These constructive team-building ideas for student groups are effective options for safe, productive initiation practices that avoid the risks of illegal hazing.
Community Service and Philanthropy
- Divide new members into two groups, with current members as team leaders, and conduct a Village cleanup on a Saturday morning.
- Serve meals once a week to homeless community members, or distribute food through the Hamilton Food Pantry.
- Have new members perform a set amount of community service hours in support of community agencies. Have the new members appoint leaders within their group and develop a plan through the COVE.
- Have new members collect money to give to the Red Cross's disaster relief or other efforts.
Mentoring
- Set up a "big brother/big sister" mentoring program. Assign the mentor responsibility for teaching about the values of the organization and monitoring the new member's participation and academic performance.
- Have the mentor take the new member out to dinner or to an athletic or cultural event.
Entertainment
- Put on a talent show. Include categories such as karaoke singing, instrumental music, skits, impersonations, and magic tricks. Since it is not the new members' responsibility to entertain the members, have members from each year participate and entertain each other.
- Hold a movie night for new members.
Share Common Activities
- Have new members join current members for meals.

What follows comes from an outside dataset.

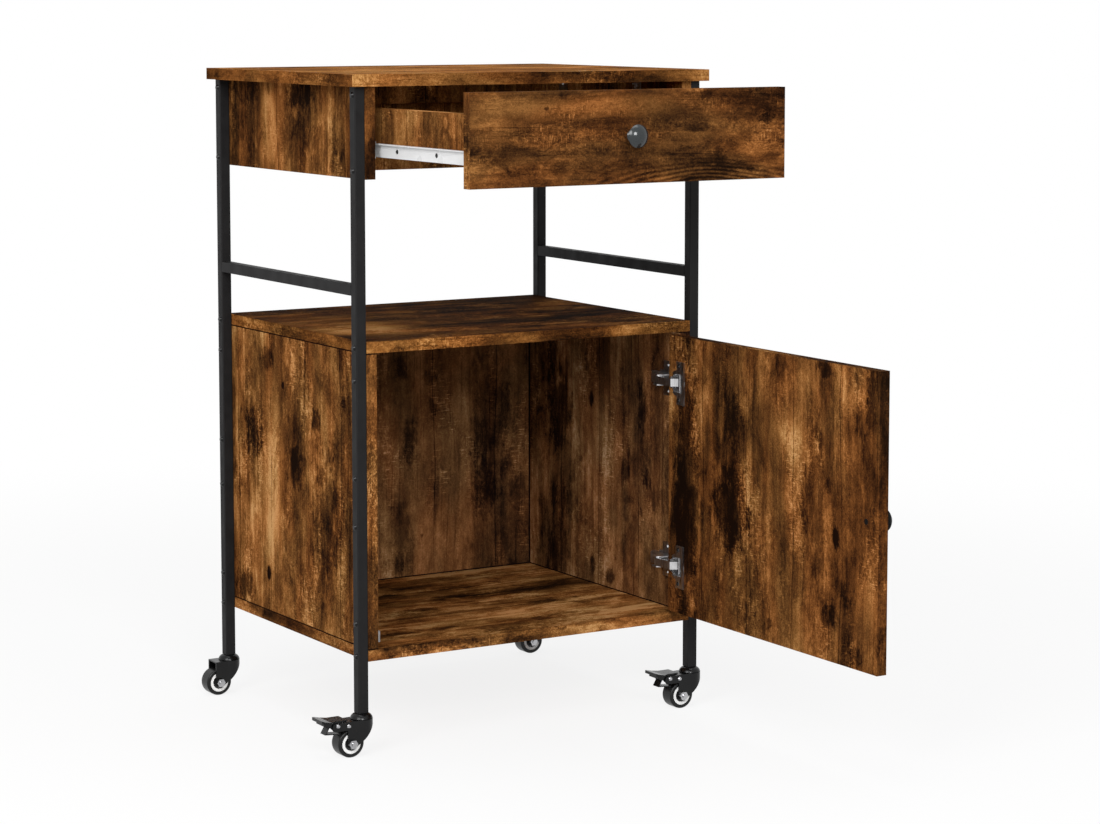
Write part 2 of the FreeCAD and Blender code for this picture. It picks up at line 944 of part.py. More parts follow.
def wheel_core():
    """Moulded core: a hub, a recessed web and the rim that carries the tyre."""
    rim = core_width / 2
    hub = hub_width / 2
    bore = axle_radius + axle_clearance
    web = rim - core_recess
    face = outline(
        (bore, -hub),
        (hub_radius, -hub),
        (hub_radius, -web),
        (core_recess_radius, -web),
        (core_recess_radius, -rim),
        (core_radius, -rim),
        (core_radius, rim),
        (core_recess_radius, rim),
        (core_recess_radius, web),
        (hub_radius, web),
        (hub_radius, hub),
        (bore, hub),
    )
    return turned(face, wheel_centre(), (0, 1, 0))


def fork_side_face(braked):
    """Outline of the fork seen from the side, with the brake's arm where it has one."""
    heel = (-caster_trail + fork_plate_round, wheel_radius - fork_plate_round / 2)
    middle = (
        (hood_radius - hood_foot) / 2 + hood_bulge,
        (hood_edge_height + hood_foot_height) / 2 - hood_bulge,
    )
    steps = [
        ((-caster_trail, wheel_radius - fork_plate_round), heel),
        (-hood_foot, hood_foot_height),
        (middle, (hood_radius, hood_edge_height)),
        (hood_radius, fork_top),
    ]
    if braked:
        r = fork_arm_round
        bend = r * (1 - math.sqrt(0.5))
        end = -fork_arm_reach
        steps += [
            (end + r, fork_top),
            ((end + bend, fork_top - bend), (end, fork_top - r)),
            (end, fork_arm_base + r),
            ((end + bend, fork_arm_base + bend), (end + r, fork_arm_base)),
            (-fork_plate_front, fork_arm_base),
        ]
    else:
        steps += [(-fork_plate_front, fork_top)]
    return outline((-fork_plate_front, wheel_radius), *steps)


def fork(braked):
    """Pressed fork: flat cheeks that widen into a round hood behind the wheel, under a top plate."""
    outer = fork_gap / 2 + fork_wall
    inner = fork_gap / 2
    far = hood_radius + fork_arm_reach
    under = fork_top - fork_wall
    sheath = joined([
        rod((0, 0, 0), (0, 0, 1), hood_radius, fork_top),
        block((0, -outer, 0), (-far, outer, fork_top)),
    ])
    room = joined([
        rod((0, 0, -overrun), (0, 0, 1), hood_radius - fork_wall, under + overrun),
        block((0, -inner, -overrun), (-far - overrun, inner, under)),
    ])
    side = slab(fork_side_face(braked), 2 * far)
    cheeks = sheath.cut(room).common(side)
    opening = block(
        (-fork_plate_front, -inner, under - fork_wall),
        (-far, inner, fork_top + overrun),
    )
    race = turned(outline(
        (race_radius - fork_wall, fork_top - fork_wall / 2),
        (race_radius, fork_top - fork_wall / 2),
        (race_radius - fork_wall, fork_top + race_rise),
        (race_radius - 2 * fork_wall, fork_top + race_rise),
    ))
    bores = [
        rod((0, 0, 0), (0, 0, 1), kingpin_radius + kingpin_clearance, fork_top + overrun),
        rod((-caster_trail, -2 * outer, wheel_radius), (0, 1, 0), axle_radius + axle_clearance, 4 * outer),
    ]
    if braked:
        for place, height in rivet_places():
            start = (-place, -2 * outer, height)
            bores.append(rod(start, (0, 1, 0), rivet_radius + rivet_fit, 4 * outer))
    return cut(joined([cheeks.cut(opening), race]), bores)


def hexagon(centre, across, thickness):
    """Hexagonal prism along Y, starting at the centre given."""
    radius = across / math.sqrt(3)
    ring = [
        Vector(centre[0] + radius * math.cos(k * math.pi / 3), centre[1],
               centre[2] + radius * math.sin(k * math.pi / 3))
        for k in range(6)
    ]
    return Part.Face(Part.makePolygon(ring + ring[:1])).extrude(Vector(0, thickness, 0))


def axle_bolt():
    outer = fork_gap / 2 + fork_wall
    start = (-caster_trail, -outer - nut_thickness - bolt_end, wheel_radius)
    shank = rod(start, (0, 1, 0), axle_radius, 2 * outer + nut_thickness + bolt_end)
    nut = hexagon((-caster_trail, -outer - nut_thickness, wheel_radius), nut_across, nut_thickness)
    head = hexagon((-caster_trail, outer, wheel_radius), nut_across, bolt_head)
    return joined([shank, nut, head])


def rivet_places():
    return (spacer_rivet_place, spacer_rivet_height), (pivot_rivet_place, pivot_rivet_height)


def rivet(place, height):
    outer = fork_gap / 2 + fork_wall
    near = Vector(-place, -outer, height)
    far = Vector(-place, outer, height)
    along = Vector(0, 1, 0)
    return joined([
        Part.makeCylinder(rivet_radius, 2 * outer, near, along),
        Part.makeCone(rivet_head_radius, rivet_radius, rivet_head, near, along * -1),
        Part.makeCone(rivet_head_radius, rivet_radius, rivet_head, far, along),
    ])


def caster_pins(braked):
    pins = [axle_bolt()]
    if braked:
        pins += [rivet(place, height) for place, height in rivet_places()]
    return Part.makeCompound(pins)


def pedal_plate():
    """Foot plate that spreads from its root to a wide tip with a turned-down lip."""
    g = pedal_gauge
    side = slab(outline(
        (-pedal_root, pedal_height - g),
        (-pedal_kink, pedal_height - g),
        (-pedal_tip + g, pedal_tip_height - g),
        (-pedal_tip + g, pedal_tip_height - pedal_lip),
        (-pedal_tip, pedal_tip_height - pedal_lip),
        (-pedal_tip, pedal_tip_height),
        (-pedal_kink, pedal_height),
        (-pedal_root, pedal_height),
    ), 2 * pedal_width)
    narrow = pedal_root_width / 2
    wide = pedal_width / 2
    plan = upright([
        (-pedal_root, -narrow), (-pedal_spread, -narrow), (-pedal_kink, -wide),
        (-pedal_tip + pedal_corner, -wide), (-pedal_tip, -wide + pedal_corner),
        (-pedal_tip, wide - pedal_corner), (-pedal_tip + pedal_corner, wide),
        (-pedal_kink, wide), (-pedal_spread, narrow), (-pedal_root, narrow),
    ], 0, 2 * pedal_tip_height)
    return side.common(plan)


def pedal_ears():
    """Two ears on the pivot rivet, tied in front by the plate's turned-down web."""
    half = fork_gap / 2 - pedal_ear_gap
    front = pedal_ear_front - pedal_ear_wall
    ears = slab(outline(
        (-pedal_ear_front, pedal_height - pedal_gauge / 2),
        (-pedal_ear_back, pedal_height - pedal_gauge / 2),
        (-pedal_ear_back, pivot_rivet_height),
        ((-pivot_rivet_place, pedal_ear_base), (-shoe_root, shoe_root_height)),
        (-pedal_ear_front, pedal_ear_front_base),
    ), 2 * half)
    inside = block(
        (-front, -half + pedal_ear_wall, 0),
        (-pedal_ear_back + overrun, half - pedal_ear_wall, pedal_height - pedal_gauge),
    )
    return ears.cut(inside)


def brake_shoe():
    """Bent leaf under the pedal, whose end meets the tread when the pedal is down."""
    g = shoe_gauge
    return slab(outline(
        (-shoe_root - g, pedal_height - pedal_gauge / 2),
        (-shoe_root, pedal_height - pedal_gauge / 2),
        (-shoe_root, shoe_root_height),
        (-shoe_bend + g, shoe_bend_height),
        (-shoe_end, shoe_end_height),
        (-shoe_end, shoe_end_height - g),
        (-shoe_bend - g, shoe_bend_height - g),
        (-shoe_root - g, shoe_root_height),
    ), shoe_width)


def pedal():
    bore = rod(
        (-pivot_rivet_place, -fork_gap, pivot_rivet_height), (0, 1, 0),
        rivet_radius + rivet_fit, 2 * fork_gap
    )
    return joined([pedal_plate(), pedal_ears(), brake_shoe()]).cut(bore)


def caster_stem():
    """Threaded stem, upper raceway dome and kingpin, all fixed to the leg."""
    bend = (dome_crown_height - dome_base) * dome_shoulder_share
    shoulder = dome_radius - (dome_radius - dome_crown_radius) * (1 - dome_shoulder_share)
    dome = turned(outline(
        (dome_radius, dome_base),
        ((shoulder, dome_base + bend), (dome_crown_radius, dome_crown_height)),
        (0, dome_crown_height),
        (0, dome_crown_height - 2 * dome_wall),
        (dome_crown_radius, dome_crown_height - 2 * dome_wall),
        ((shoulder - dome_wall, dome_base + bend - dome_wall), (dome_radius - dome_wall, dome_base)),
    ))
    stem = rod((0, 0, dome_crown_height - dome_wall), (0, 0, 1), stem_radius, stem_length + dome_wall)
    base = fork_top - fork_wall - swivel_gap
    pin = rod((0, 0, base), (0, 0, 1), kingpin_radius, dome_crown_height - dome_wall - base)
    button = rod((0, 0, base - kingpin_head), (0, 0, 1), kingpin_head_radius, kingpin_head)
    return joined([dome, stem, pin, button])


def leg_insert():
    """Plug in the foot of a leg, threaded for the stem."""
    half = tube_side / 2 - tube_wall - insert_fit
    plug = block((-half, -half, 0), (half, half, insert_length))
    bore = rod((0, 0, -overrun), (0, 0, 1), stem_radius + stem_fit, insert_length + 2 * overrun)
    return moved(plug.cut(bore), 0, 0, leg_foot)


def at_corners(shape):
    return Part.makeCompound([moved(shape, side * leg_x, end * leg_y) for side, end in corners.values()])


def root_screws():
    places = bracket_screw_places() + rail_screw_places() + plate_screw_places()
    return Part.makeCompound([wood_screw(place, direction) for place, direction in places])


def build_frame():
    parts["top_board"] = worktop()
    for name, (side, end) in corners.items():
        parts["leg_" + name] = leg(side, end)
    for name, side in sides.items():
        parts["rung_" + name] = rung(side)
        parts["apron_" + name] = apron_side(side)
        parts["cabinet_side_" + name] = cabinet_side(side)
    parts["apron_back"] = apron_back()
    parts["cabinet_top"] = cabinet_deck(panel_top)
    parts["cabinet_bottom"] = cabinet_deck(cabinet_base)
    parts["cabinet_back"] = cabinet_back()
    parts["frame_screws"] = frame_screws()
    parts["worktop_brackets"] = brackets()
    parts["wood_screws"] = root_screws()
    parts["door_stop_block"] = stop_block()
    parts["leg_inserts"] = at_corners(leg_insert())


def build_drawer():
    parts["drawer_front"] = drawer_front()
    parts["drawer_back"] = drawer_back()
    parts["drawer_bottom"] = drawer_bottom()
    parts["drawer_knob"] = knob((0, drawer_face_y, drawer_knob_z), (0, -1, 0))
    parts["drawer_fittings"] = drawer_fittings()
    for name, side in sides.items():
        parts["drawer_side_" + name] = drawer_side(side)
        parts["slide_rail_" + name] = slide_rail(side)
        parts["slide_runner_" + name] = slide_runner(side)
        parts["rail_roller_" + name] = front_roller(side)
        parts["runner_roller_" + name] = rear_roller(side)


def build_door():
    parts["door_panel"] = door_panel()
    parts["door_knob"] = knob((door_outer_x, door_knob_y, door_knob_z), (1, 0, 0))
    parts["door_screws"] = door_screws()
    parts["hinge_cups"] = Part.makeCompound([hinge_cup(z) for z in hinge_heights])
    parts["hinge_plates"] = Part.makeCompound([hinge_plate(z) for z in hinge_heights])
    parts["hinge_links"] = Part.makeCompound([hinge_link(z) for z in hinge_heights])


def build_casters():
    parts["caster_stems"] = at_corners(caster_stem())
    for name, (side, end) in corners.items():
        braked = end < 0
        x, y = side * leg_x, end * leg_y
        parts["caster_fork_" + name] = moved(fork(braked), x, y)
        parts["caster_pins_" + name] = moved(caster_pins(braked), x, y)
        parts["tyre_" + name] = moved(tyre(), x, y)
        parts["wheel_core_" + name] = moved(wheel_core(), x, y)
        if braked:
            parts["brake_pedal_" + name] = moved(pedal(), x, y)


def write_parts():
    os.makedirs("parts", exist_ok=True)
    for name, shape in parts.items():
        shape.exportStep("parts/" + name + ".step")
    print("pieces written:", len(parts))


build_frame()
build_drawer()
build_door()
build_casters()
write_parts()
print("door pivot", round(pivot.x, 3), round(pivot.y, 3))
print("link pivot", round(link_pivot_x, 3), round(link_pivot_y, 3))
print("front roller", round(front_roller_y, 3), round(front_roller_z, 3))
print("rear roller", round(rear_roller_y, 3), round(rear_roller_z, 3))
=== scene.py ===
import math

import bpy
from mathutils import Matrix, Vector


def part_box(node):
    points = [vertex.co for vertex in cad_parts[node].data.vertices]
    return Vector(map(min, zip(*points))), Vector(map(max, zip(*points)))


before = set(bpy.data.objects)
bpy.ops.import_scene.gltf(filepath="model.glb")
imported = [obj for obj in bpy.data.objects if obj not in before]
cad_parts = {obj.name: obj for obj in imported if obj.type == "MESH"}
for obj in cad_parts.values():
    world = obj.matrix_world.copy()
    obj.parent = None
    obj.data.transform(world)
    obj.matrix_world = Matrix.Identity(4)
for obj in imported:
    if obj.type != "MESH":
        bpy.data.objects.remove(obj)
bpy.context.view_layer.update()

# Lengths are metres in the frame of the CAD model: X to the right, Y to the back, Z up.
MM = 0.001
X, Y, Z = 0, 1, 2

# The photograph's view. Lens and sensor are in millimetres.
CAMERA_PLACE = Vector((-2.0366, -3.6036, 0.9993))
CAMERA_YAW = math.radians(31.326)
CAMERA_PITCH = math.radians(6.08)
CAMERA_LENS = 95.783
CAMERA_SENSOR = 36
CAMERA_SHIFT = -0.09
CAMERA_REACH = 60

# The printed board from its darkest to its lightest tone, as screen values from 0 to 255
BOARD_TONES = (
    (0.00, (22, 12, 7)), (0.18, (45, 26, 13)), (0.36, (74, 45, 22)), (0.54, (103, 65, 32)),
    (0.72, (138, 91, 48)), (0.86, (165, 116, 67)), (1.00, (192, 144, 94)),
)

# The print leans to red in some places and to olive in others
RED_TINT = (1.05, 0.96, 0.90, 1)
OLIVE_TINT = (0.96, 1.04, 1.05, 1)

# Last tints of a board: of most boards, of the worktop, of the cabinet's top, and of the boards
# deep in the cabinet, whose light comes by way of other boards and is redder
BOARD_TONE = (1, 0.985, 0.97)
TOP_TONE = (1, 0.97, 0.88)
SHELF_TONE = (1, 0.97, 0.86)
INNER_TONE = (0.96, 1.06, 1.42)

# The boards' specular level. The print is matt, also where it is seen at a grazing angle.
BOARD_SHINE = 0.003

# Width of a plank where a board doesn't say it
PLANK = 105 * MM

# The noises of the print: the length of their marks along the grain and the width across it in
# millimetres, then the noise's detail, roughness and distortion
NOISES = {
    "sway": (250, 100, 2, 0.5, 0),
    "patches": (180, 75, 2, 0.5, 0),
    "clouds": (46, 24, 5, 0.66, 0.35),
    "streaks": (300, 12, 4, 0.62, 0),
    "mottle": (8, 4.5, 4, 0.82, 0.8),
    "grit": (2.2, 1.6, 3, 0.8, 0),
    "smoke": (85, 50, 6, 0.62, 0.4),
    "worn": (160, 60, 5, 0.62, 0.2),
    "scratches": (1.3, 14, 2, 0.5, 0),
    "dashes": (22, 1.6, 1, 0.5, 0),
    "cracks": (130, 3, 3, 0.6, 0.1),
    "warmth": (140, 50, 3, 0.5, 0.3),
}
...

- Have new members sit comfortably in a circle and provide the group with meaningful discussion questions for them to talk about. Start with non-threatening questions or incomplete statements (e.g., "If I had a billion dollars, I would ... ") and end with more probing ones (e.g., "I'm afraid that ... " or "If I could live my life over I would ... ")
- Hold study hours in which new members are expected to be present and studying with current members. At the end of a study period, order pizza.
- Hold "autobiographies" where new members share a story about what has shaped them into the person that they are today with other new members to become closer as a class.
- Have new members write down embarrassing stories on note cards and then jumble them up. Have other new members read them out loud, and have people try to guess the correct person. After being discovered, the person then shares the entire story.
Rituals
- Hold formal initiation rites that have a quality of solemnity. Formal attire, candlelight, and symbolic actions (e.g., taking an oath or signing a document) may be integrated into the ritual.
- Invite alumni to address the new member group as part of the initiation.
- Have representatives from the new member group speak about the meaning of their experience and hopes for the future.
Outdoor Challenges
- Participate in team-building exercises with Outdoor Education.
- Take new members camping. Plan the event with guidance and equipment from Outdoor Education to ensure safety.
Athletic Competitions
- Have new members compete in basketball, volleyball, or softball against current members or other groups.
- Have new members compete against current members in bowling (catch: everyone must use the opposite of their dominant hand).
- Have new members compete against members in laser tag or paint ball.
History and Values Exercises
- Have new members learn about the history underlying the values of the organization. Divide them into groups and have them prepare PowerPoint presentations about the organization. Make the presentations preparation for the work world: have current members dress formally. Invite alumni to attend.
- Have new members conduct 20-minute interviews with subsets of current members to learn about their backgrounds and beliefs. Hold new member meetings in which each new member delivers a report on his or her interviews in order to “introduce” the members who have been interviewed.
- Have current members and alumni speak to new members about the values of the group and what they hope the new members will contribute and receive as part their experience.